Quite honestly, I see nothing here worth warning about.  You created a
context with a binding for 'a', used it, then created a new context
with a new bindining for 'a', and used it.

I do this sort of thing all the time.  Maybe a Dylan-Lint might say
something about this, but I don't think the compiler should warn.
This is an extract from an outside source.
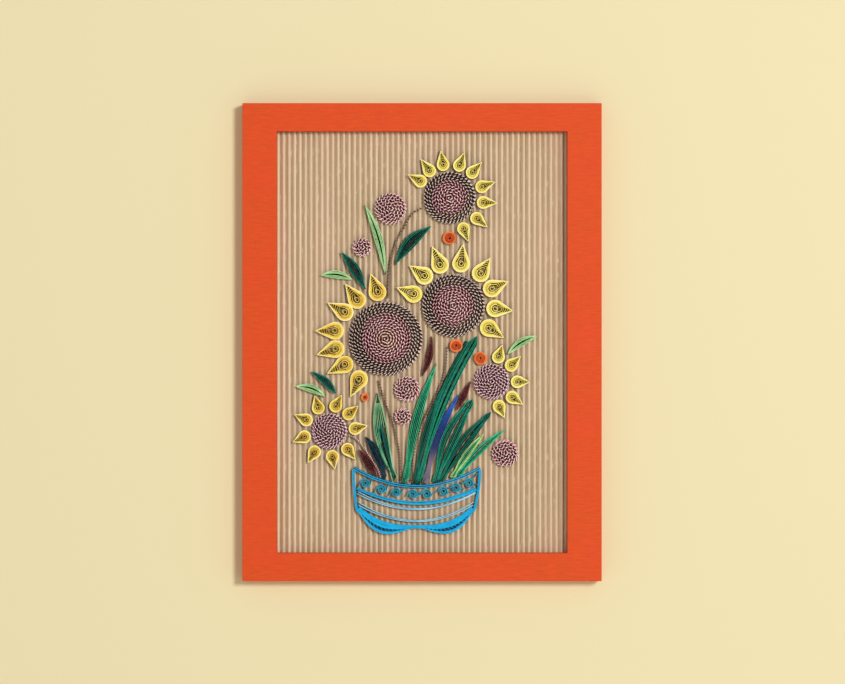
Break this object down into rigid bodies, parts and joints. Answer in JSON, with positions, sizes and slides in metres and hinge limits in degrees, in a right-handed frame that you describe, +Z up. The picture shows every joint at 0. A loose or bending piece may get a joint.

Fri, 07 Sep 2001 03:00:00 GMT  
 local variable confusion

Quote:

> > An alternative that would have caught Brandon's mistake would be to warn about
> > unused bindings.

> > __Jason

> Jason,

> Would the "unused bindings" warning work in the following (slightly more complex)
> scenario?

No.

Quote:
>     let a = "Brandon";
>     format-out ("%s",a);
>     ....
>     let a = "Corfman";
>     format-out ("%s",a);

> So, in other words, the bindings might be used (if I understand what you mean), but
> you would still want a "redefinition" warning..

It might be useful to warn in this case if the rebinding was in the same
block, but it probably shouldn't warn in the following case:

  let foos = begin
               let foos = make(<stretchy-vector>);
               // ... accumulate foos ...
               foos
             end;

as this is a common Dylan coding style.

__Jason



Fri, 07 Sep 2001 03:00:00 GMT  
 local variable confusion

Quote:

> Now, in this *particular* Dylan case, I can imagine that it's not trivial
> for the compiler to look for this. [Because each let introduces a new block
> of scope -- and while I might appreciate the warning in the case called out
> above, it would infuriate me to see it every time I shadowed *any* variable
> name.] But that doesn't mean it shouldn't be added to the wish-list.

I rebind variables all the time like this (OK, in Lisp, but I'd do the
same in Dylan), so I'd be against a warning.  It seems to me that
it would be adequate to warn for variables bound but not used, which is
useful in any case, and catches most of these cases I think.